• _SOURCE DATA_:
## BEGIN

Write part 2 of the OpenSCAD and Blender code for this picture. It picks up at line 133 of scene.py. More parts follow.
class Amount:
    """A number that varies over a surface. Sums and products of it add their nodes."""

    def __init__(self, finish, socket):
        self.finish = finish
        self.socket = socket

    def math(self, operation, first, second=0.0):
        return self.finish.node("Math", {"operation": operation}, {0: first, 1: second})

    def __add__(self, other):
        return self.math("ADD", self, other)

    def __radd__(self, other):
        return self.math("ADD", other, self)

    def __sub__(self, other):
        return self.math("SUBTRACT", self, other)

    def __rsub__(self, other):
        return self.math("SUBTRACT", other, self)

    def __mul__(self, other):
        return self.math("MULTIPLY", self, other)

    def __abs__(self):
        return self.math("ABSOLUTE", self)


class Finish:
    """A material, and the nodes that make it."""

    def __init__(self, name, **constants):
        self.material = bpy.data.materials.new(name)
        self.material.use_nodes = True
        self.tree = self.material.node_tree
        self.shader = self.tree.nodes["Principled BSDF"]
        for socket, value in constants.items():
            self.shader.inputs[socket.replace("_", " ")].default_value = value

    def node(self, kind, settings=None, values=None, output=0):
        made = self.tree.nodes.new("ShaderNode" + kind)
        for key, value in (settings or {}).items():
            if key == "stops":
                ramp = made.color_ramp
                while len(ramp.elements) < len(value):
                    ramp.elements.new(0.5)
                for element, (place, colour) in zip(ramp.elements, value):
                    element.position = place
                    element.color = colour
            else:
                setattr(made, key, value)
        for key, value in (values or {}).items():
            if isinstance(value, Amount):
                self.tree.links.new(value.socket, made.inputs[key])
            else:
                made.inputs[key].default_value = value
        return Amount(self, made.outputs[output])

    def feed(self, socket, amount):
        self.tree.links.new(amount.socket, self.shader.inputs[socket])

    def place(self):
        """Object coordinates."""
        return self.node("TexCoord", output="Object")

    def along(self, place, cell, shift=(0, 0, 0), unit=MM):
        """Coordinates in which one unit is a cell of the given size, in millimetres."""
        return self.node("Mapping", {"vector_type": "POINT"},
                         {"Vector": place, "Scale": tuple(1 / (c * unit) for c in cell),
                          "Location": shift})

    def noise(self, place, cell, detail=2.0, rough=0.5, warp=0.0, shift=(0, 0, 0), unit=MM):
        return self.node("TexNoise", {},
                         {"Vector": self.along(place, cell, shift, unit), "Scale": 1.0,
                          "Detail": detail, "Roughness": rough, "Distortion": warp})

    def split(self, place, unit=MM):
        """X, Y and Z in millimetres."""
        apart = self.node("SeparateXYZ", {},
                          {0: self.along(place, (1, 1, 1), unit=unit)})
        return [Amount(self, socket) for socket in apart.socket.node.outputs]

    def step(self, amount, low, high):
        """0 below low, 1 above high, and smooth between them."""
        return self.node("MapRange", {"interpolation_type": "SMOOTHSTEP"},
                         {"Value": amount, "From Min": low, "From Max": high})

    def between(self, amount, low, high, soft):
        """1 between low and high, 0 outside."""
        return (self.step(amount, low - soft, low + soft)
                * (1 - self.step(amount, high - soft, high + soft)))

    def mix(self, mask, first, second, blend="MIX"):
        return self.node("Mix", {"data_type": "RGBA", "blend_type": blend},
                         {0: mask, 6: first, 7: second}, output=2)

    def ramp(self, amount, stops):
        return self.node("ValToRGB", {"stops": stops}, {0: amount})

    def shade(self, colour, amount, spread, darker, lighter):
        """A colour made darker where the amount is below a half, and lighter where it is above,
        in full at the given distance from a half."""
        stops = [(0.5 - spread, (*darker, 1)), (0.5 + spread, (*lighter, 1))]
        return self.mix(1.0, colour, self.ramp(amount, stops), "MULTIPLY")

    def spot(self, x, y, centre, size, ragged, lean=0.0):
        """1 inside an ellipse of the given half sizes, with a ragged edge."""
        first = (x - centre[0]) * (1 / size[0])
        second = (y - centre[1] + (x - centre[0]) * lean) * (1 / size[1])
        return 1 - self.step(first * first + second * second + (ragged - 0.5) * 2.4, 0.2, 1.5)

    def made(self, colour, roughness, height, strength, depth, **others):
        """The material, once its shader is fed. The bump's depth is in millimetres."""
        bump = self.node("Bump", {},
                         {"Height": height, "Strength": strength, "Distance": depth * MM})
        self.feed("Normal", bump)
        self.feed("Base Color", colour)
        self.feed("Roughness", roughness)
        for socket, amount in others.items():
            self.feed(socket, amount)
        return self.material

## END

• _YOUR OBJECTIVE_:
Output all of the material exactly as written.

• _SOLUTION FOR THIS PROBLEM_:
Write part 2 of the OpenSCAD and Blender code for this picture. It picks up at line 133 of scene.py. More parts follow.
class Amount:
    """A number that varies over a surface. Sums and products of it add their nodes."""

    def __init__(self, finish, socket):
        self.finish = finish
        self.socket = socket

    def math(self, operation, first, second=0.0):
        return self.finish.node("Math", {"operation": operation}, {0: first, 1: second})

    def __add__(self, other):
        return self.math("ADD", self, other)

    def __radd__(self, other):
        return self.math("ADD", other, self)

    def __sub__(self, other):
        return self.math("SUBTRACT", self, other)

    def __rsub__(self, other):
        return self.math("SUBTRACT", other, self)

    def __mul__(self, other):
        return self.math("MULTIPLY", self, other)

    def __abs__(self):
        return self.math("ABSOLUTE", self)


class Finish:
    """A material, and the nodes that make it."""

    def __init__(self, name, **constants):
        self.material = bpy.data.materials.new(name)
        self.material.use_nodes = True
        self.tree = self.material.node_tree
        self.shader = self.tree.nodes["Principled BSDF"]
        for socket, value in constants.items():
            self.shader.inputs[socket.replace("_", " ")].default_value = value

    def node(self, kind, settings=None, values=None, output=0):
        made = self.tree.nodes.new("ShaderNode" + kind)
        for key, value in (settings or {}).items():
            if key == "stops":
                ramp = made.color_ramp
                while len(ramp.elements) < len(value):
                    ramp.elements.new(0.5)
                for element, (place, colour) in zip(ramp.elements, value):
                    element.position = place
                    element.color = colour
            else:
                setattr(made, key, value)
        for key, value in (values or {}).items():
            if isinstance(value, Amount):
                self.tree.links.new(value.socket, made.inputs[key])
            else:
                made.inputs[key].default_value = value
        return Amount(self, made.outputs[output])

    def feed(self, socket, amount):
        self.tree.links.new(amount.socket, self.shader.inputs[socket])

    def place(self):
        """Object coordinates."""
        return self.node("TexCoord", output="Object")

    def along(self, place, cell, shift=(0, 0, 0), unit=MM):
        """Coordinates in which one unit is a cell of the given size, in millimetres."""
        return self.node("Mapping", {"vector_type": "POINT"},
                         {"Vector": place, "Scale": tuple(1 / (c * unit) for c in cell),
                          "Location": shift})

    def noise(self, place, cell, detail=2.0, rough=0.5, warp=0.0, shift=(0, 0, 0), unit=MM):
        return self.node("TexNoise", {},
                         {"Vector": self.along(place, cell, shift, unit), "Scale": 1.0,
                          "Detail": detail, "Roughness": rough, "Distortion": warp})

    def split(self, place, unit=MM):
        """X, Y and Z in millimetres."""
        apart = self.node("SeparateXYZ", {},
                          {0: self.along(place, (1, 1, 1), unit=unit)})
        return [Amount(self, socket) for socket in apart.socket.node.outputs]

    def step(self, amount, low, high):
        """0 below low, 1 above high, and smooth between them."""
        return self.node("MapRange", {"interpolation_type": "SMOOTHSTEP"},
                         {"Value": amount, "From Min": low, "From Max": high})

    def between(self, amount, low, high, soft):
        """1 between low and high, 0 outside."""
        return (self.step(amount, low - soft, low + soft)
                * (1 - self.step(amount, high - soft, high + soft)))

    def mix(self, mask, first, second, blend="MIX"):
        return self.node("Mix", {"data_type": "RGBA", "blend_type": blend},
                         {0: mask, 6: first, 7: second}, output=2)

    def ramp(self, amount, stops):
        return self.node("ValToRGB", {"stops": stops}, {0: amount})

    def shade(self, colour, amount, spread, darker, lighter):
        """A colour made darker where the amount is below a half, and lighter where it is above,
        in full at the given distance from a half."""
        stops = [(0.5 - spread, (*darker, 1)), (0.5 + spread, (*lighter, 1))]
        return self.mix(1.0, colour, self.ramp(amount, stops), "MULTIPLY")

    def spot(self, x, y, centre, size, ragged, lean=0.0):
        """1 inside an ellipse of the given half sizes, with a ragged edge."""
        first = (x - centre[0]) * (1 / size[0])
        second = (y - centre[1] + (x - centre[0]) * lean) * (1 / size[1])
        return 1 - self.step(first * first + second * second + (ragged - 0.5) * 2.4, 0.2, 1.5)

    def made(self, colour, roughness, height, strength, depth, **others):
        """The material, once its shader is fed. The bump's depth is in millimetres."""
        bump = self.node("Bump", {},
                         {"Height": height, "Strength": strength, "Distance": depth * MM})
        self.feed("Normal", bump)
        self.feed("Base Color", colour)
        self.feed("Roughness", roughness)
        for socket, amount in others.items():
            self.feed(socket, amount)
        return self.material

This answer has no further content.